Il trial. Dagli anni Ottanta i campioni del trial nascono in Spagna. Una specie di magia. I piloti sono Toni Bou che ha iniziato a vincere con la Montesa-Honda nel 2007, prima di lui Adam Raga due volte iridato con la Gas Gas (nata sulle ceneri della nostra SWM), e prima ancora Jordi Tarres, il maestro, il più grande di tutti con sette titoli dall’87 al ’95, con Beta e Gas Gas. Gli iberici dominano anche il trial delle Nazioni e Laia Sans è la regina del femminile. Ma c’è anche tanta Spagna nei rally, fin da quando Jordi Arcarons vinceva 27 speciali alla Dakar con Cagiva e KTM. Sulla sua scia arrivò Nani Roma, il primo spagnolo a vincere
la corsa più dura, nel 2004; adesso corre in auto, ma ha vinto anche il Tunisia, il Faraoni, le Baja e la Sardegna. E il fenomeno moderno è Marc Coma, stella della KTM, cinque volte mondiale rally e tre Dakar: 2006, 2009 e 2010. Nell’enduro c’è Ivan Cervantes quattro volte iridato, c’è Viladoms che ha appena vinto il Sardegna; e nel cross promette bene, tra gli altri, Carlos Campano.
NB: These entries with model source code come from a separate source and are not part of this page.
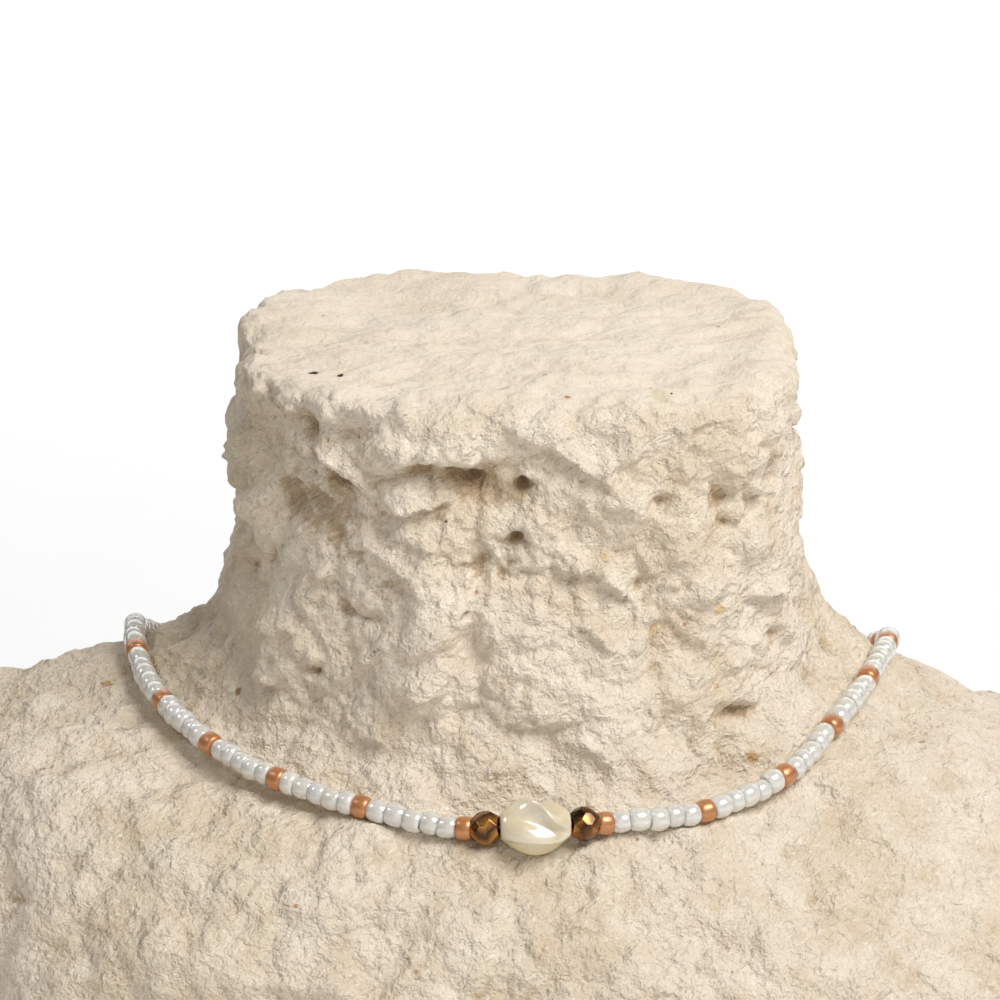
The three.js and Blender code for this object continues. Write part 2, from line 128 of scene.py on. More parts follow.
# Ledges of the pulp on the neck's front: x, z of the lip, half width, height above it, how far out, slope.
LEDGES = np.array([
    [-31.6, 124.0, 4.7, 3.0, 2.4, -0.68],
    [-26.5, 135.7, 6.0, 2.6, 1.3, -0.10],
    [-20.7, 135.4, 1.3, 4.0, 1.6, -0.20],
    [-14.2, 126.6, 10.0, 7.0, 2.7, 0.06],
    [-18.1, 118.6, 5.0, 4.0, 3.4, 0.10],
    [-16.8, 111.6, 5.5, 4.0, 1.2, -0.30],
    [7.0, 128.4, 9.0, 6.0, 1.6, -0.62],
    [18.6, 126.0, 4.0, 3.0, 1.0, 0.30],
    [10.4, 107.3, 4.5, 3.5, 1.7, 0.00],
    [17.7, 103.2, 3.0, 3.0, 1.3, -1.00],
    [14.7, 95.1, 4.0, 4.0, 1.3, -0.60],
    [1.6, 80.5, 5.0, 7.0, 1.0, -0.10],
    [11.8, 81.6, 4.0, 5.0, 0.9, 0.00],
    [41.5, 80.2, 3.6, 2.5, 1.2, -0.10],
    [45.5, 99.7, 2.2, 3.0, 1.8, 0.40],
    [-15.4, 93.9, 6.0, 7.0, 1.1, 0.15],
    [-27.0, 90.0, 5.5, 1.4, 1.2, 0.79],
    [-15.0, 85.7, 4.0, 4.0, 1.3, 0.20],
    [-26.0, 77.0, 3.5, 3.0, 0.9, 0.15],
    [-35.0, 103.6, 1.4, 3.0, 1.4, 0.90],
    [-44.5, 93.0, 1.4, 2.0, 1.6, 0.20],
    [-45.0, 83.5, 2.0, 1.6, 1.5, 0.10],
    [-7.9, 124.3, 2.3, 1.5, 1.2, 0.00],
    [1.2, 123.0, 1.3, 1.4, 1.2, 0.00],
    [0.1, 113.7, 1.1, 1.2, 1.0, 0.00],
    [-8.8, 100.8, 0.9, 1.0, 0.9, 0.00],
])
LEDGE_UNDERCUT_HEIGHT = 1.0
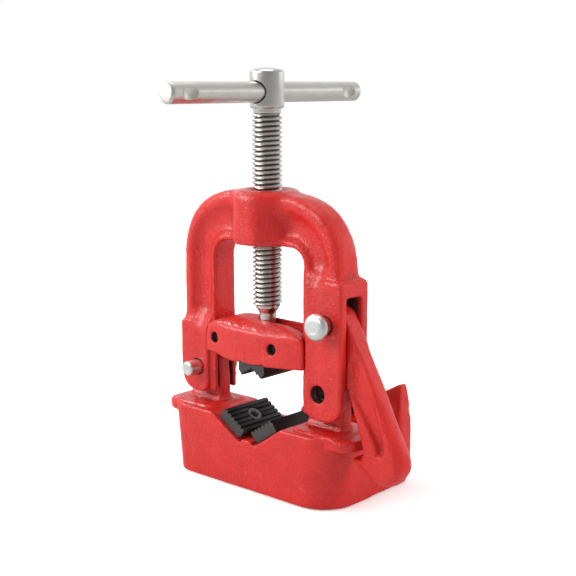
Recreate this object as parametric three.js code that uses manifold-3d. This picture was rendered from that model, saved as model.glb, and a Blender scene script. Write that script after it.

La Spagna sarà anche in profonda crisi, oggi, ma ha seminato tanto negli ultimi venti anni e adesso ha in pista piloti fortissimi: Dani Pedrosa che sembra avere ereditato la tragedia più del trionfo, sorride poco, ha vinto tanto con le piccole (tre titoli tra 125 e 250) ma nella top class ancora quasi niente; si frattura le ossa, recupera, torna veloce e poi sul più bello si elimina da solo. Tragico come i toreri tristi. Jorge Lorenzo no: lui ha più o meno lo stesso talento, però ha già vinto un titolo della MotoGP dopo i due nella 250; lui, che è uno dei pochi non catalani, ha preso da Nieto tutta la cattiveria e la convinzione del campeon. Adesso sta arrivando anche il temerario Marc Marquez e nuovi fenomeni crescono: Bautista, Barbera, i due Espargaro, fino a Vignales e Rins.